Una estrella. Un deseo. Un segundo.
Para pedir, para desear, para soñar. A lo grande, ¿por qué no? O a más diminuta escala, que a veces es un pequeño gran acierto. Con los ojos cerrados, bien cerrados. Para concentrarte en lo importante. En ti. En el momento. En disfrutarlo. En que no se pierda. En que no se te escape por ningún otro lado. Para impedir que nada ni nadie tome prestado el protagonismo que no le corresponde. Y se cuele. Y te robe la magia. Y rompa el hechizo. Y se lleve la atención. O que se lleve tu deseo.

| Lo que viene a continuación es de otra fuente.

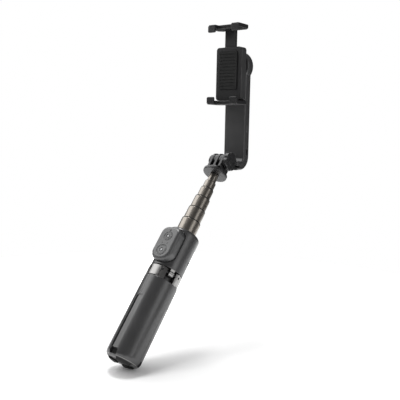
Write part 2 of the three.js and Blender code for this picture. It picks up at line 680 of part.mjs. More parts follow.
// The tongue: two fins that fill the spaces between the rod head's three
function hingeTongue() {
  const finHalf = 1.45;
  let solid = block([-4.62, ARM_FOOT_END + GAP, -7], [4.62, 20.6, -2.2]);
  for (const side of [-1, 1]) {
    const fin = alongX(plate([
      ...arc(0, 0, 7.3, 55, 270, 10),
      [ARM_FOOT_END + 1, -7],
      [ARM_FOOT_END + 1, -2.2],
      [ARM_FOOT_END - GAP, -2.2],
    ], -finHalf, finHalf)).translate([(side * FIN_PITCH) / 2, 0, 0]);
    solid = solid.add(fin);
  }
  return solid.subtract(alongX(cylinder(BOLT_RADIUS + GAP, -20, 20, SMALL_ROUND)));
}

part(head, 'hinge_tongue', hingeTongue(), blackPlastic);

part(head, 'battery', alongFront(plate(roundedRectangle(9.8, 42, 77, 1.5, 3), -ARM_BACK + SKIN + 0.6,
  -POCKET_FRONT - GAP)), batterySilver);
const BOARD_FRONT = POCKET_FRONT + 0.6;
part(head, 'control_board', block([-9.8, BOARD_FRONT, 9], [6.5, BOARD_FRONT + 1, 40.5]), boardGreen);
const socketOutline = roundedRectangle(1.1, -2.9, 2.9, 0.8, 1)
  .map(([across, up]) => [PORT_Y + across, PORT_HEIGHT + up]);
const socketMouth = block([9, PORT_Y - 0.5, PORT_HEIGHT - 2.2], [20, PORT_Y + 0.5, PORT_HEIGHT + 2.2]);
part(head, 'charging_socket', alongX(plate(socketOutline, 7, ARM_HALF_WIDTH - 0.4))
  .subtract(socketMouth), steel);
const switchOutline = [[-1, -3.9], [1, -3.9], [1, 3.9], [-1, 3.9]]
  .map(([across, up]) => [26.5 + across, SWITCH_HEIGHT + up]);
part(head, 'power_button', alongX(plate(switchOutline, 10.8, ARM_HALF_WIDTH + 0.5, 0.3, 1)), softGrey);

// Roll motor: stator and bearing in the arm, rotor on the clamp
function stator() {
  const poles = 9;
  const outline = [];
  for (let i = 0; i < poles; i += 1) {
    const middle = (360 * i) / poles;
    outline.push(...arc(0, 0, 11, middle - 14, middle + 14, 3));
    outline.push(...arc(0, 0, 6.5, middle + 16, middle + 24, 1));
  }
  return alongFront(plate(outline, -ARM_BACK + SKIN + 1.2, -ARM_FRONT - 1.6)
    .subtract(cylinder(3.7, -EVERYTHING, EVERYTHING, SMALL_ROUND))).translate([0, 0, MOTOR_HEIGHT]);
}

part(head, 'motor_stator', stator(), copper);
const bearingBack = -ARM_BACK + SKIN + 1.4;
part(head, 'motor_bearing', alongFront(ring(1.8, 3.4, bearingBack, -ARM_FRONT - 1.8, SMALL_ROUND))
  .translate([0, 0, MOTOR_HEIGHT]), steel);

const ROTOR_FRONT = JAW_BACK + GAP;
part(head, 'motor_rotor', alongFront(turned([
  [0, -ARM_BACK + SKIN - 1.4],
  [1.5, -ARM_BACK + SKIN - 1.4],
  [1.5, -ARM_FRONT - 1],
  [11.7, -ARM_FRONT - 1],
  [11.7, -ARM_BACK + SKIN + 1],
  [MOTOR_BORE - 0.5, -ARM_BACK + SKIN + 1],
  [MOTOR_BORE - 0.5, -ROTOR_FRONT],
  [0, -ROTOR_FRONT],
])).translate([0, 0, MOTOR_HEIGHT]), steel);

// ---- Phone clamp: a fixed lower jaw and a sprung upper jaw on two guide rods ----

const CLAMP_FRONT = 8.6;
const FRAME_FRONT = 10.3;
const CLAMP_BOTTOM = -PHONE_WIDTH / 2; // all heights here are from the motor's axis
const LIFT = MOTOR_HEIGHT;
const SLIDER_BOTTOM = -13;
const FOOT_TOP = SLIDER_BOTTOM + 4;
const CAVITY_TOP = 15.6;
const RODS_Y = 12.7;
const GUIDE_RADIUS = 1.2;
const CLAMP_LOW = CLAMP_BOTTOM + 0.4;

function clampPlate(low, high, inset) {
  return alongFront(plate(roundedRectangle(CLAMP_HALF_WIDTH, CLAMP_LOW, CLAMP_TOP, 3), -high, -low, inset))
    .translate([0, 0, LIFT]);
}

part(head, 'clamp_face', clampPlate(CLAMP_FRONT, FRAME_FRONT - GAP, 0.4), blackPlastic);
const cavity = block([-12, FRAME_FRONT - 1, LIFT + CLAMP_LOW + 1.8], [12, 15.4, LIFT + CAVITY_TOP]);
const sliderSlot = block([-6.9, FRAME_FRONT - 1, LIFT], [6.9, 14.6, LIFT + CLAMP_TOP + 1]);
const clampFrame = clampPlate(FRAME_FRONT, JAW_BACK, 1).subtract(cavity).subtract(sliderSlot);
part(head, 'clamp_frame', clampFrame, charcoal);

const BACK_PAD = 7.3;
part(head, 'back_pad', alongFront(plate(roundedRectangle(11, -24, 14, 2, 3), -CLAMP_FRONT + GAP, -BACK_PAD))
  .translate([0, 0, LIFT]), rubber);

// A jaw as it lies below the phone: a plate with two hooks over the phone's front edge.
// Its top face, where its pad lies, is at height 0
function jaw() {
  const chamfer = 4;
  const outline = [
    [-JAW_HALF_WIDTH, JAW_FRONT],
    [-9.6, JAW_FRONT],
    [-9.6, 3.2],
    [9.6, 3.2],
    [9.6, JAW_FRONT],
    [JAW_HALF_WIDTH, JAW_FRONT],
    [JAW_HALF_WIDTH, JAW_BACK - chamfer],
    [JAW_HALF_WIDTH - chamfer, JAW_BACK],
    [-JAW_HALF_WIDTH + chamfer, JAW_BACK],
    [-JAW_HALF_WIDTH, JAW_BACK - chamfer],
  ];
  let solid = plate(outline, -JAW_THICKNESS, 0, 0.5, 1);
  for (const side of [-1, 1]) {
    const low = Math.min(side * 9.6, side * JAW_HALF_WIDTH);
    const high = Math.max(side * 9.6, side * JAW_HALF_WIDTH);
    const hook = alongFront(plate([
      [low, -JAW_THICKNESS + 1], [high, -JAW_THICKNESS + 1], [high, HOOK_HEIGHT - 1.4],
      [high - 1.4, HOOK_HEIGHT], [low + 1.4, HOOK_HEIGHT], [low, HOOK_HEIGHT - 1.4],
    ], -PHONE_FRONT + 0.25, -JAW_FRONT, 0.3, 1));
    solid = solid.add(hook);
  }
  const padRoom = block([-JAW_HALF_WIDTH + 1.2, 1.2, -1.2], [JAW_HALF_WIDTH - 1.2, PHONE_BACK - 0.2, 1]);
  return solid.subtract(padRoom.subtract(block([-9.9, 0, -2], [9.9, 3.5, 2])));
}

function jawPad() {
  return block([-JAW_HALF_WIDTH + 1.5, 3.8, -0.9], [JAW_HALF_WIDTH - 1.5, PHONE_BACK - 0.5, 0.1]);
}

const jawFace = PHONE_WIDTH / 2 + 0.1;
const lowerPlace = [0, 0, LIFT - jawFace];
part(head, 'lower_jaw', jaw().translate(lowerPlace), charcoal);
part(head, 'lower_jaw_pad', jawPad().translate(lowerPlace), rubber);

function upside(solid) {
  return solid.mirror([0, 0, 1]).translate([0, 0, LIFT + jawFace]);
}

function upperJaw() {
  const slider = block([-6.5, 10.9, SLIDER_BOTTOM], [6.5, 14.1, jawFace + 1]);
  const foot = block([-11.6, 10.9, SLIDER_BOTTOM], [11.6, 14.8, FOOT_TOP]);
  let solid = upside(jaw()).add(slider.add(foot).translate([0, 0, LIFT]));
  for (const side of [-1, 1]) {
    const hole = cylinder(GUIDE_RADIUS + GAP, SLIDER_BOTTOM - 1, FOOT_TOP + 1, SMALL_ROUND)
      .translate([side * ROD_SPREAD, RODS_Y, LIFT]);
    solid = solid.subtract(hole);
  }
  return solid;
}

part(head, 'upper_jaw', upperJaw(), charcoal);
part(head, 'upper_jaw_pad', upside(jawPad()), rubber);

class Helix extends THREE.Curve {
  constructor(radius, low, high, turns) {
    super();
    Object.assign(this, { radius, low, high, turns });
  }

  getPoint(t, target = new THREE.Vector3()) {
    const angle = 2 * Math.PI * this.turns * t;
    const height = this.low + (this.high - this.low) * t;
    return target.set(this.radius * Math.cos(angle), this.radius * Math.sin(angle), height);
  }
}

const WIRE = 0.32;
function spring(low, high) {
  const turns = 6;
  const wire = new THREE.Shape();
  wire.absarc(0, 0, WIRE, 0, 2 * Math.PI);
  return toSolid(new THREE.ExtrudeGeometry(wire, {
    steps: turns * 8,
    curveSegments: 2,
    extrudePath: new Helix(GUIDE_RADIUS + 0.75, low + WIRE, high - WIRE, turns),
  }));
}

for (const [side, x] of [['left', -ROD_SPREAD], ['right', ROD_SPREAD]]) {
  const place = [x, RODS_Y, LIFT];
  const guide = cylinder(GUIDE_RADIUS, CLAMP_LOW + 2.1, CAVITY_TOP - GAP, SMALL_ROUND);
  part(head, `guide_rod_${side}`, guide.translate(place), steel);
  part(head, `jaw_spring_${side}`, spring(FOOT_TOP + GAP, CAVITY_TOP - GAP).translate(place), steel);
}

export default gimbal;
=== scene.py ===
"""Looks of the phone gimbal: smooth shells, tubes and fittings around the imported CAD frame.

Pieces are made in millimetres, in one of two frames that share the tilt hinge as their origin: the
rod's frame, +Z up the rod and -Y out of the remote's face, and the head's frame, parallel to the
model's. They move to their places in the model when they are finished.
"""

import json
import math

import bmesh
import bpy
from mathutils import Matrix, Vector


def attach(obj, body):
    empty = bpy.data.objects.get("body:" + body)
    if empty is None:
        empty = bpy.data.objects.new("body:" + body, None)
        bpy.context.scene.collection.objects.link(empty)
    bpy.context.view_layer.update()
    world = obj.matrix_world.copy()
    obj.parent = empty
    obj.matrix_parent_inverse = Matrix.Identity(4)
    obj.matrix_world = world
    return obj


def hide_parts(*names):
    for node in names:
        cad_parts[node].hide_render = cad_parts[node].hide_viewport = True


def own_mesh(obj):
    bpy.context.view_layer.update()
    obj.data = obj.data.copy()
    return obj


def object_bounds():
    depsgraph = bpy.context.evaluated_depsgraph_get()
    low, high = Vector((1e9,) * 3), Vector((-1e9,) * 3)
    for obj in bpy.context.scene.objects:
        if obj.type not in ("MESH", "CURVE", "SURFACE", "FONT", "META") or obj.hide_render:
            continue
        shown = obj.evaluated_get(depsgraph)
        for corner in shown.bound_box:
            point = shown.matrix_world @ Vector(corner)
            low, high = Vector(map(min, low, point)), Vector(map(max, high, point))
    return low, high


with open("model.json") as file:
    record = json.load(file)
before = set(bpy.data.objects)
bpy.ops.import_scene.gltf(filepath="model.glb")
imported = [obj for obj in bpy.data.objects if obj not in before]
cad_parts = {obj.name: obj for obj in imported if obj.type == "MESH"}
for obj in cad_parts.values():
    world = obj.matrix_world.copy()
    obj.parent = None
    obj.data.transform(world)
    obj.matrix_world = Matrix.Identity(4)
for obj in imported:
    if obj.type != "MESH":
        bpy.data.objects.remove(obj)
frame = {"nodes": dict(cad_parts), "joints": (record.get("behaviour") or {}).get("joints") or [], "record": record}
cad_low, cad_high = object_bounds()
CENTRE = (Vector(cad_low) + Vector(cad_high)) / 2
MM = 0.001

# ---- Places worked out from the frame ----

joints = {joint["name"]: joint for joint in frame["joints"]}
HINGE = Vector(joints["arm_tilt"]["pos_m"])
ROD_UP = Vector(joints["tube_1_slide"]["axis"]).normalized()
SIDE = Vector((1, 0, 0))
ROD = Matrix.Translation(HINGE) @ Matrix((SIDE, ROD_UP.cross(SIDE), ROD_UP)).transposed().to_4x4()
HEAD = Matrix.Translation(HINGE)
HEAD_BODIES = ("knob", "arm", "power_button", "clamp", "upper_jaw")

node_slot = {entry["node"]: entry["material_slot"] for entry in frame["record"]["subparts"]}
node_body = {}
for body_name, members in frame["record"]["behaviour"]["bodies"].items():
    for member in members:
        node_body[member] = body_name


def frame_of(node):
    """From the node's own frame, in millimetres, to the model."""
    return (HEAD if node_body[node] in HEAD_BODIES else ROD) @ Matrix.Scale(MM, 4)


def span(node):
    """A node's lowest and highest corner in its own frame."""
    inverse = frame_of(node).inverted()
    points = [inverse @ vertex.co for vertex in frame["nodes"][node].data.vertices]
    low = Vector([min(point[axis] for point in points) for axis in range(3)])
    high = Vector([max(point[axis] for point in points) for axis in range(3)])
    return low, high


def middle(node):
    """The middle of a node's box in its own frame."""
    low, high = span(node)
    return (low + high) / 2


# ---- Outlines ----

def arc(cx, cy, radius, start, end, steps=12):
    """Points on an arc, both ends included, in degrees."""
    points = []
    for i in range(steps + 1):
        angle = math.radians(start + (end - start) * i / steps)
        points.append((cx + radius * math.cos(angle), cy + radius * math.sin(angle)))
    return points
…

Una luz que brilla. Que resplandece con luz propia y que atrae todas las miradas. Todas las que estén mirando. Todas las que estén dispuestas a no perdérsela. Que estén ojo avizor, preparadas, a la expectativa. Una luz que ilumina el firmamento. Que lo cruza antes de apagarse. Antes de brillar por última vez. Antes de desaparecer tras un segundo de gloria. Efímero, escueto, brevísimo. Pero suyo por completo.
Y fugaz.
Como fugaz es el tiempo a medida que pasa. A medida que crecemos y nos hacemos mayores. A medida que se nos acaba. Porque en su definición no cabe el concepto de ilimitado. Porque es el que es, único en cada minuto, en cada milésima de segundo, en cada ocasión. Porque es el que nos regala intentos, tantos como tengamos intención de aprovecharlos. Ensayos, para ir, venir, acertar y fallar. Estrepitosamente. O no. Eso es cuestión de cada uno. Y algo que nos facilita también es aprender de ello. Y desaprender lo que nos haga falta. Y que por muchos regalos que nos haga, ninguno es igual.
Aunque lo parezca.
Fugaz porque el tiempo no acata órdenes ni espera por nada. Ni por nadie. Va a su aire. Libre y ligero. Regalando oportunidades, a la vez que recoge las que no tomamos. Las que dejamos en stand-by, a la espera, en barbecho. Haciendo grandes planes. De cabeza, de pensamiento. Que no de realidad. Hablando mucho y haciendo poco. O más bien nada. Dejando para un luego que nunca se presenta. Para un más adelante que siempre se retrasa. Retrasando el hoy, mañana y el futuro.
Y dejando atrás.
Como dejamos atrás historias, momentos, personas. Capítulos increíbles, de los que terminan con grandes finales. De esos en que todo sale bien, más que bien. De los que nos cuesta despegarnos y dejarlos ir. O incluso aquellos que preferiríamos olvidar pero que otros acaban tornando en buenos. Soplos de alegrías, de grande dicha, y hasta de emoción desbordada. Momentos en los que se te encoge el corazón, el alma y cualquier pena, y el sol resplandece de una manera especial.
Como dejamos atrás lo que acaba. Por sí mismo o según nosotros. Lo que un día cumple su papel y deja de tener un lugar. O encuentra uno mejor. O se lo encontramos. Lo que pierde el sentido, la razón, cualquier motivo para quedarse. Para estar. Para ocupar nuestro tiempo. El limitado. El que no espera.
Una vida en la que dicen que los días son largos, pero que los años son bien cortos. Demasiado. Que podemos tener la sensación de que los días pasan lentos, a un ritmo excesivamente tranquilo… pero ay los años. Los años vuelan solos. Al igual que el tiempo. Las oportunidades. Y esos momentos que quedan atrás. Al igual que las personas, que un día están y al siguiente puede que no. Sea cual sea el motivo.
Motivo por el cual se vuelve tan importante elegir bien con quién pasamos los días y a qué dedicamos nuestros años… y con quién volamos.
Porque si fugaz es el tiempo… la vida no se queda atrás.